CISOs are, panelists felt, feeling deflated. The message they get from people who "want to sell you junk" is "you're being hacked, you're being hacked, you're being hacked." We should try to empower CISOs (and not by letting them "hack back," dismissed as "a big waste of time") but by putting security first. Doing so effectively involves getting human beings out of the business of managing IT at scale. Instead, let the machines do that — they should be able to do it well. Strong attention to secure languages would be an important way forward, and university researchers could help here.

What's your biggest challenge in getting the resources you need?

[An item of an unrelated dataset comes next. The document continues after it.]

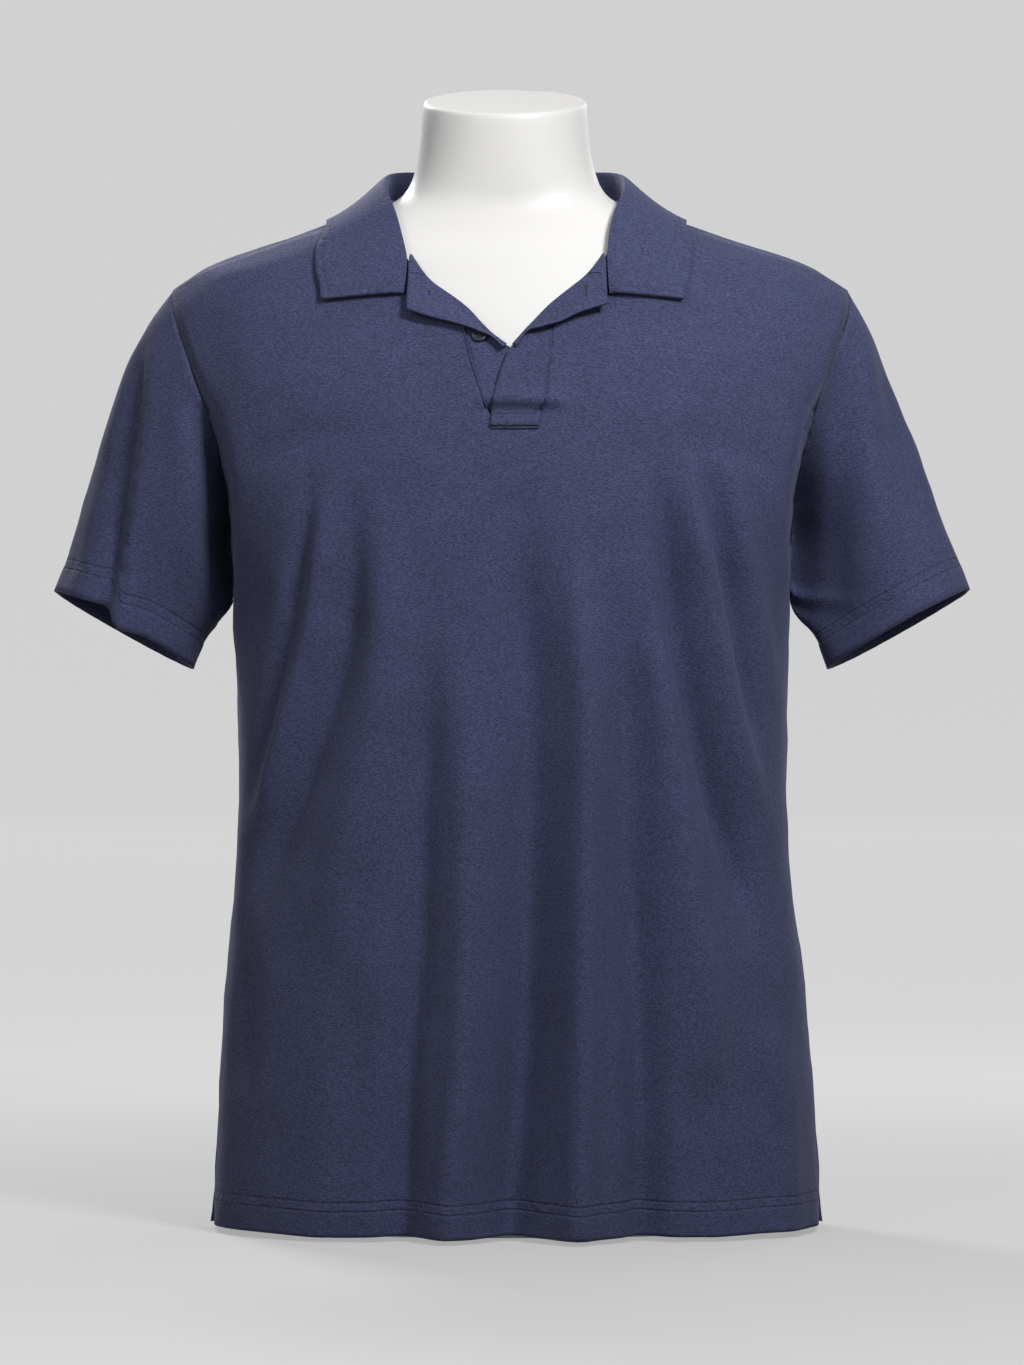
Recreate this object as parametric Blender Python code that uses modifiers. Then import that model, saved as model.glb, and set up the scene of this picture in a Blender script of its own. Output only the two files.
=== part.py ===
"""A knit polo shirt worn by a limbless dress form, at its real size.

The shirt is cut as a maker would cut it: front, back, two sleeves, a collar, two placket
strips and two buttons. Its placket is open, and the top corners are turned back like lapels.
The form is a smooth torso with a neck, and it stands on its flat base.

Frame: the origin is at the middle of the base, +Z is up, and the front faces -Y. Tables and
sizes are in millimetres, and a mesh is made in metres. The wearer's left is at +X.
"""

import math
from collections import namedtuple

import bmesh
import bpy
from mathutils import Matrix, Vector
from mathutils.bvhtree import BVHTree

MM = 0.001

# ---------------------------------------------------------------- driving sizes
CLOTH = 1.5  # wall of the single knit cloth
HEM_EXTRA = 0.7  # how much thicker the turned-up hems are
PLACKET_CLOTH = 1.8  # a placket strip is folded double
COLLAR_CLOTH = 2.2  # two layers and an interlining
SEAM_GAP = 0.3  # pieces stand this far apart at a seam

HEM_HEIGHT = 4.0  # the hem hangs this far above the floor
HEM_BAND = 20.0  # height of the turned-up body hem
HEM_SAG = 0.22  # how much lower the hem hangs for each millimetre that a fold stands out
VENT_HEIGHT = 52.0  # side vents at the hem
VENT_SPREAD = 5.0  # how far the vent's edges part at the hem
UNDERARM = 455.0
SHOULDER_TIP = 684.0  # top of the armhole, where the shoulder seam starts
NECK_SIDE = 749.0  # where the shoulder seam meets the collar
NECK_MIDDLE = -4.4  # the neck stands a little to the wearer's right

SLOT_BOTTOM = 588.0  # the front is slit from here up, for the placket
OPENING_FOOT = 636.0  # where the two turned-back edges cross

FRONT, BACK = -1, 1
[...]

One panelist said, without provoking much if any disagreement, that he didn't have trouble finding cyber security talent, because he could afford to hire people and enable them to work from where they live. (Others agreed that requiring relocation was often an obstacle to recruiting.) This diverted the conversation into a discussion of the kinds of skills needed in cyber security. "The most damning line in the 9/11 Commission's report was the finding that we suffered from a lack of imagination." It's difficult to both conceptualize a new approach and then articulate it in a way that cuts through the noise. We certainly have a problem with basic IT hygiene, but we face even greater difficulties with integration: "we've got a hard time putting great point solutions together into an enterprise solution."

Questions from the audience:

  1. Are any of you partnering with IT audit teams to get independent security assessments? The short answer was "yes," and some panelists said it was useful to rotate audit and security personnel. Doing so effectively is in some respects a sales job, and panelists suggested looking at creating an internal team of white hats who report, not to IT, but up to risk management, and whose job it is to break things. "Everyone would rather be a pirate than join the Navy," as one panelist put it, with poetic if not historical accuracy, and that might be a useful approach to effecting this kind of partnership.
  2. Don't you think we're going to see a shift from concentration on IT security to transportation security, power grid security, and the like? The panel agreed. One pointed out that 18-wheelers, which collectively comprise a hugely important piece of the American infrastructure, were today already connected in ways that far, far outstrip the connectivity people worry about in private automobiles. When hackers turn their attention to the 18-wheelers, the consequences could be disastrous.
  3. What about the healthcare sector? Panelists said that we've seen a lot of attacks on healthcare, and we're going to see a lot more. Payers — by which they mean insurers — have a lot of information about individuals, and since individuals have multiple roles (employee, consumer, customer, etc.) their information can serve as a point of access into the enterprises those roles touch. Nation-states in particular want individual information. We need, panelists thought, to put different classes of protection in place to protect data of varying importance.

Cyber insurance: a practical guide to a growing necessity.

(This panel was conducted under Chatham House Rules, so none of the remarks are attributed to individuals or their organizations.)

Cyber insurance policies currently take a pretty broad approach to what's covered. You describe the risk factors and risk controls, and then you work through the process of pricing.

Insurers want to know if you've got a plan. If you've got the bench to execute that plan. Whether you know whom you're going to call in the event of an incident. The panelists advised having a relationship with your insurance carrier, and to take the common sense approach of treating cyber risk as if it will be a matter for litigation.

Panelists noted that data owners were responsible to their customers for those data's security.

They thought that it was time for insurance to put some financial incentives in place — that is, adhering to certain best practices and standards of care to earn favorable rates. (But they reminded the audience that compliance wasn't the same thing as security: it's a starting point, not an ending one.) The insurance market is crating a de facto standard of care.

They closed by echoing points made earlier in the day: "We've got to recognize that you're not a bad company because you got hacked. Look: banks still get robbed. Why can't we see that in cyber?"